Mr. DeLay takes issue with Mr. Clinton’s suggestion that it took Mrs. Clinton’s intervention to get him on board, saying foster care has long been important to him and his wife. “That was my issue to begin with!” he said in an interview, adding that he and his wife “were foster parents, and foster care meant a lot to me And adoption out of foster care was very important.”
Mr. DeLay has in the past praised Mrs. Clinton’s work on behalf of foster children. Asked his view of Mr. Clinton’s telling the story on the campaign trail, Mr. DeLay said: “Who can explain Bill Clinton?”
Mr. Clinton declined to comment.
Mr. Gingrich, a former Republican House speaker, once served with Mrs. Clinton, when she was a New York senator, on a panel offering advice on transforming the U.S. military.
“If you elect her president, you will never have to worry there’s somebody she won’t see,” Mr. Clinton said in Omaha, Neb.
Mr. Gingrich said he is “always flattered to have a former president speak about me in non-attack mode.”
Of Mrs. Clinton, he said: “I think she’d be an effective president,” even as he “would disagree with her a lot.”

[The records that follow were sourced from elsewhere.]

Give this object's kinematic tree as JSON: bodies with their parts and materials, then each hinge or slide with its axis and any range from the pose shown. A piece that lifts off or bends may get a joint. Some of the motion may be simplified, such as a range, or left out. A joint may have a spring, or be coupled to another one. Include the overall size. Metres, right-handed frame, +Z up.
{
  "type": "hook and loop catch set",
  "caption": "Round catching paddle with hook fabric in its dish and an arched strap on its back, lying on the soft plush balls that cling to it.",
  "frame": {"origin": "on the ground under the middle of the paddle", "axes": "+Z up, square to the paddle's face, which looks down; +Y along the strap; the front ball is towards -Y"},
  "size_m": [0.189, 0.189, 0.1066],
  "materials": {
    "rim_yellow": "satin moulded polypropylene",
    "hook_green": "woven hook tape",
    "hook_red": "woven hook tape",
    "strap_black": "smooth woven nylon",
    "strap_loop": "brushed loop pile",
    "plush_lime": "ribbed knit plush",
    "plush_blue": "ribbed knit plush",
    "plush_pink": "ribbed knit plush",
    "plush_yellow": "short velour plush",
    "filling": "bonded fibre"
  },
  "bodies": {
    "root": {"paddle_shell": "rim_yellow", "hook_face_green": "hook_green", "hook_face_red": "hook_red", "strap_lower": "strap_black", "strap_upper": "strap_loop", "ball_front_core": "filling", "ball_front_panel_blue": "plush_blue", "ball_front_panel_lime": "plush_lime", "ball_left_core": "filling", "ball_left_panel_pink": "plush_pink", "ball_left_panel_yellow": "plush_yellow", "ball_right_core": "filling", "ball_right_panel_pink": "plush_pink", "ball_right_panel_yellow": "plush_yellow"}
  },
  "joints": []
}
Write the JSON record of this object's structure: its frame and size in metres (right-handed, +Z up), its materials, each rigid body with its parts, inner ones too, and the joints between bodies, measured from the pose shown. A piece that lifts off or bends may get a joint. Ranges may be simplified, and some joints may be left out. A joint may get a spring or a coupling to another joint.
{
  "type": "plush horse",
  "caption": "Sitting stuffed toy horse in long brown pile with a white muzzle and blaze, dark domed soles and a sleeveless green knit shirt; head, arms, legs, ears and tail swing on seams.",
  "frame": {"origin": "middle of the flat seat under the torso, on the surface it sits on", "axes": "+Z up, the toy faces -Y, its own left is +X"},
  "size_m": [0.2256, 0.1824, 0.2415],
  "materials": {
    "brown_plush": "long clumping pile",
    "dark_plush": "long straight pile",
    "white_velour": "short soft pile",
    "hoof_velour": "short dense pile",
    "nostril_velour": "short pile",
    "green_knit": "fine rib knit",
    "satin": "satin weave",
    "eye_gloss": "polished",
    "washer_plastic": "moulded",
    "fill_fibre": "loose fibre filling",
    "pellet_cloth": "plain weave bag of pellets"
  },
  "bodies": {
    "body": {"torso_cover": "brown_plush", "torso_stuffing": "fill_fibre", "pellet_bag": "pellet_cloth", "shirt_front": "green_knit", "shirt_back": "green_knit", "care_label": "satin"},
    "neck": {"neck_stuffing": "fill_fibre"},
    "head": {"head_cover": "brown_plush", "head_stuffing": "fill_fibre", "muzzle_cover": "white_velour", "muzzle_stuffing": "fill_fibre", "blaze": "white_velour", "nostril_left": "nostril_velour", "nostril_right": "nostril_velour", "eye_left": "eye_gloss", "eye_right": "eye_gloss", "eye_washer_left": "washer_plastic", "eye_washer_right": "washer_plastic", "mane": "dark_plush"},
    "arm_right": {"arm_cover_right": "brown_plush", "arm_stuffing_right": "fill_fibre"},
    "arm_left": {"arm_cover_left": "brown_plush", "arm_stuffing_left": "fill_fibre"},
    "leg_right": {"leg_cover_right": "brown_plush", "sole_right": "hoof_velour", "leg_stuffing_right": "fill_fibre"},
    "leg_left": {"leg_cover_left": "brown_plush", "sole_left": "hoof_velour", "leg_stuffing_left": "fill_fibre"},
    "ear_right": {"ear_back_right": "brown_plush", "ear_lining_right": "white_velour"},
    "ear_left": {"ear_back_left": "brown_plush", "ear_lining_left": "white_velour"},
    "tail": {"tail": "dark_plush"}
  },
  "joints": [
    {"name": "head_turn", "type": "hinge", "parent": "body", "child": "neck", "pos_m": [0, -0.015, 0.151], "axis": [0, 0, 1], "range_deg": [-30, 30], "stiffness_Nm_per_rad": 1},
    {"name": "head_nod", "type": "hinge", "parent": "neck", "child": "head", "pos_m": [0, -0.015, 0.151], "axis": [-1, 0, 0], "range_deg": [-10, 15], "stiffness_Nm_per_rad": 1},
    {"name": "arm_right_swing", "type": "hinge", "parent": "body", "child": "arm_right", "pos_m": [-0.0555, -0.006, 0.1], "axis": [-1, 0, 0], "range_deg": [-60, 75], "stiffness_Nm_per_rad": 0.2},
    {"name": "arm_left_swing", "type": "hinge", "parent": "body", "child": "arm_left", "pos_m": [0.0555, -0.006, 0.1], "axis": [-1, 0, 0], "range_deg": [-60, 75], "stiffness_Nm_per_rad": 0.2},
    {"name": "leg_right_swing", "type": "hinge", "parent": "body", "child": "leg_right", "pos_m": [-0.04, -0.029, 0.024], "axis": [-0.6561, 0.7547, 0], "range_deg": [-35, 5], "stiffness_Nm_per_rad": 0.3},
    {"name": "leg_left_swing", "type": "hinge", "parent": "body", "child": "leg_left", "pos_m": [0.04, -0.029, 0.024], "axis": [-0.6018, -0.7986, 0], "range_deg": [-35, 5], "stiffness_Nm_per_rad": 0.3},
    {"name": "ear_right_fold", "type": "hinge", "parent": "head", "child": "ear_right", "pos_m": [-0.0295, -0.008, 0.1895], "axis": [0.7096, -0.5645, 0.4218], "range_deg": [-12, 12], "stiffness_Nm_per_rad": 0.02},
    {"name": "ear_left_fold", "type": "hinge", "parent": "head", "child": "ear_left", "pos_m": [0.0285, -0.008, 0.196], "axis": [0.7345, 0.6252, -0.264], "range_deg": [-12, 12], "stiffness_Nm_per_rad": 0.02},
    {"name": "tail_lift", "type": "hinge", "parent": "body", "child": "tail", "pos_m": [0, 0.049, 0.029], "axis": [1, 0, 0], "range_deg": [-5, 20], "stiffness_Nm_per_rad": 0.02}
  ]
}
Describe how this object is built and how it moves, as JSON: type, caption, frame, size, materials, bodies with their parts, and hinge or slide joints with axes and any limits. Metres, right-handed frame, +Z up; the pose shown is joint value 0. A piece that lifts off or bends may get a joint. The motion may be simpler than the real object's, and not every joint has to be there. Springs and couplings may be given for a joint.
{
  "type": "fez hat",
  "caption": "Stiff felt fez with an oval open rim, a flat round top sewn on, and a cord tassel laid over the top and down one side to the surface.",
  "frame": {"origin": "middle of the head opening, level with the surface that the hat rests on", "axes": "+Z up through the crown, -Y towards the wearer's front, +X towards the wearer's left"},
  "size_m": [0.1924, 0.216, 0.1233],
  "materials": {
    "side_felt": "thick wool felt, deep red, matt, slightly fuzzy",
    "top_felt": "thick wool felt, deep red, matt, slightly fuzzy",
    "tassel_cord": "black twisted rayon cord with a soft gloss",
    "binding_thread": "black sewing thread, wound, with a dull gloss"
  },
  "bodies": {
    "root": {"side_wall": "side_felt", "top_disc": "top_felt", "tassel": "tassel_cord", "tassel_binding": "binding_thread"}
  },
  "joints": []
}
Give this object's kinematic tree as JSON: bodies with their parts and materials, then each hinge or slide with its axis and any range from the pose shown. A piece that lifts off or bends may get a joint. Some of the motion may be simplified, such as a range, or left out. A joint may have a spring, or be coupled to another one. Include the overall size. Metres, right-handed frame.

Also figuring in a number of Clinton speeches is Joe Gergela. He was executive director of the Long Island Farm Bureau, an advocacy group, for 26 years until retiring in 2014.
In Syracuse, N.Y., Mr. Clinton said Mr. Gergela told the media that even though he was a Republican, Mrs. Clinton “is the only politician who actually did something for us.”
Mr. Gergela said he is a fan of the Clintons. But asked if she was indeed the only elected official who delivered for farmers, he paused.
“It’s a little bit of a paraphrase,” he said, adding that other U.S. and state officials were helpful, too.
In his Nebraska remarks, the former president created some head-scratching when he said that when he asked a former Senate Republican leader whether he truly believed the Clintons did anything wrong in the Whitewater land deals in Arkansas that became a focus of congressional investigations, the man laughed and said, “Of course, you didn’t.”
Asked who that was, aides said Mr. Clinton wasn’t talking about a specific senator but was making the broader point that Republicans unfairly targeted his presidency.